I wrote this yesterday, sitting beneath the roof of the patio while the sun warmed the air around me. As you’re reading this, I’m likely by the lake where swimming lessons are held. Perhaps with a cup of coffee in hand, watching a little boy slowly approach the water. Step by step. With trust. For him – and for me.
Learning to Swim – and to Approach Gently
Today I had the opportunity to join the neighbor’s little boy for his swimming lesson. He hasn’t quite learned how to swim yet, and he’s a bit hesitant about getting into the water. But swimming skills are essential. Not about being great at it – but about being able to reach the shore or a pier if you fall in. For me, it’s one of the most fundamental life skills.
We packed a small picnic and decided to stay a while after the lesson. The idea was to show him that the lake can also be a place of joy. Of play, laughter, curiosity. Maybe today will only be about getting his feet wet. Maybe tomorrow we’ll try dog paddling. Step by step – that’s how learning happens. For children. For adults.
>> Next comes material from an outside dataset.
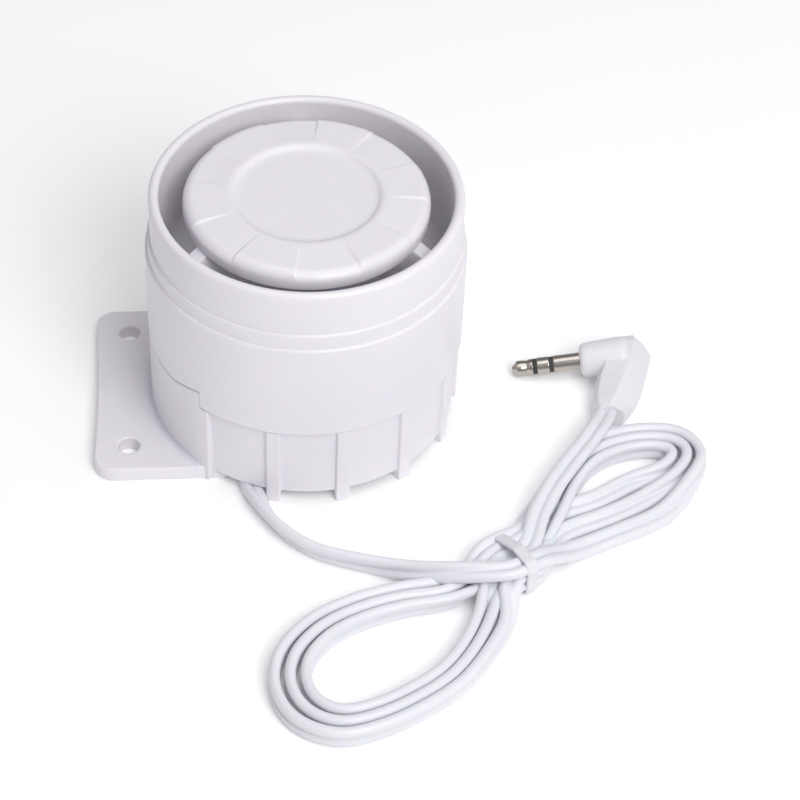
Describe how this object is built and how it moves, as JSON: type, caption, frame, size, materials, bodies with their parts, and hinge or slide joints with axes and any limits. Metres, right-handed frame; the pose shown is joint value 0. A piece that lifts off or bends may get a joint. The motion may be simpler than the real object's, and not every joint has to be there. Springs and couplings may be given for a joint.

Another Lake, a Different Feeling
At the same time, I chose not to swim in my lake today. The one that usually brings me calm, breath, stillness. I stayed away.
And not out of fear. Not even just sorrow – though yes, it hurt.
I made that choice out of respect. Respect for my son, in case he was there. For my grandchildren – so they wouldn’t feel something strange or awkward. I didn’t want to stir anything up. Not today.
It was my quiet way of caring – from a distance.
But it also meant stepping away from something that gives me strength. And yes, I missed it.
When Memories Color a Place
It’s strange how places can change. Not physically – but emotionally. A place of safety becomes a place of caution. A place of freedom becomes a place of hesitation.
That lake is still mine. But today, I left it untouched – out of consideration. Maybe even fear. Fear of becoming a feeling in someone else’s day who didn’t want me there.
Reclaiming Gently, Not Forcefully
But I want to return. Not through confrontation. But through presence. By simply being there again – in my own time.
Maybe at dawn. Maybe on another day. With my feet in the water and my heart a little closer to myself.
At Home, In Slower Motion
Back home, I hung laundry in the sun. Felt the wind on my skin. Listened to the stillness between washing machine cycles. I weeded a little in the slope by the house – just as much as my back allowed.
And you know what? I told myself: That’s enough for today. What I managed to do was beautiful. The rest can wait.
That’s new for me. And maybe something I’m learning – just like the little boy at the lake.
Reflection
Choosing to step back to protect someone else is also love. But don’t forget yourself. The things you long for deserve space too. It’s possible to show respect – and still gently return to what gives you life.
Question for You, Dear Reader:
Do you have a place that once felt safe – but now feels uncertain? How do you reclaim it? And how do you know when it’s time?
Quote to Carry With You
Carina Ikonen Nilsson
”Live today, right now. Yesterday rests in history, and tomorrow waits out there in the distance. Right now is what matters.”